*WORK REQUIRED*.
Look through the listing for the word "part". Copy each line that has it.

*SUPPLIED INFORMATION*.
────

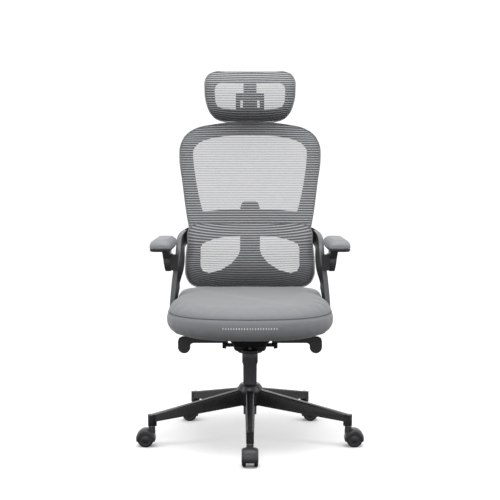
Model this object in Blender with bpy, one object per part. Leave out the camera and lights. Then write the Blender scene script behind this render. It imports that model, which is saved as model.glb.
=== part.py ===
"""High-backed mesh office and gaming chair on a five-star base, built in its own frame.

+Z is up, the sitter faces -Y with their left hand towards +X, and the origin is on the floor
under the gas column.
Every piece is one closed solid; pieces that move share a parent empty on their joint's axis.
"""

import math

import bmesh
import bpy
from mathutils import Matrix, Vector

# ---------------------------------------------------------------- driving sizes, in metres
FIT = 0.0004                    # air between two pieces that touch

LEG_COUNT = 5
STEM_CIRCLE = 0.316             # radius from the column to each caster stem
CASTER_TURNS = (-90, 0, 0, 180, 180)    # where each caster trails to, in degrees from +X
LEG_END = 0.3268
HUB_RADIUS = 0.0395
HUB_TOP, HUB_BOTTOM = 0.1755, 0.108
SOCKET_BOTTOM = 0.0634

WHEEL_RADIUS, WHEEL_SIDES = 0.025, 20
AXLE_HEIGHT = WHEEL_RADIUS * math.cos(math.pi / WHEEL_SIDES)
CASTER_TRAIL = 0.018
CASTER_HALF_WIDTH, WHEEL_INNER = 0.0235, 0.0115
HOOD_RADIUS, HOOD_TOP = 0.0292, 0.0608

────

*RESULT OF THE EXERCISE*.
Model this object in Blender with bpy, one object per part. Leave out the camera and lights. Then write the Blender scene script behind this render. It imports that model, which is saved as model.glb.
=== part.py ===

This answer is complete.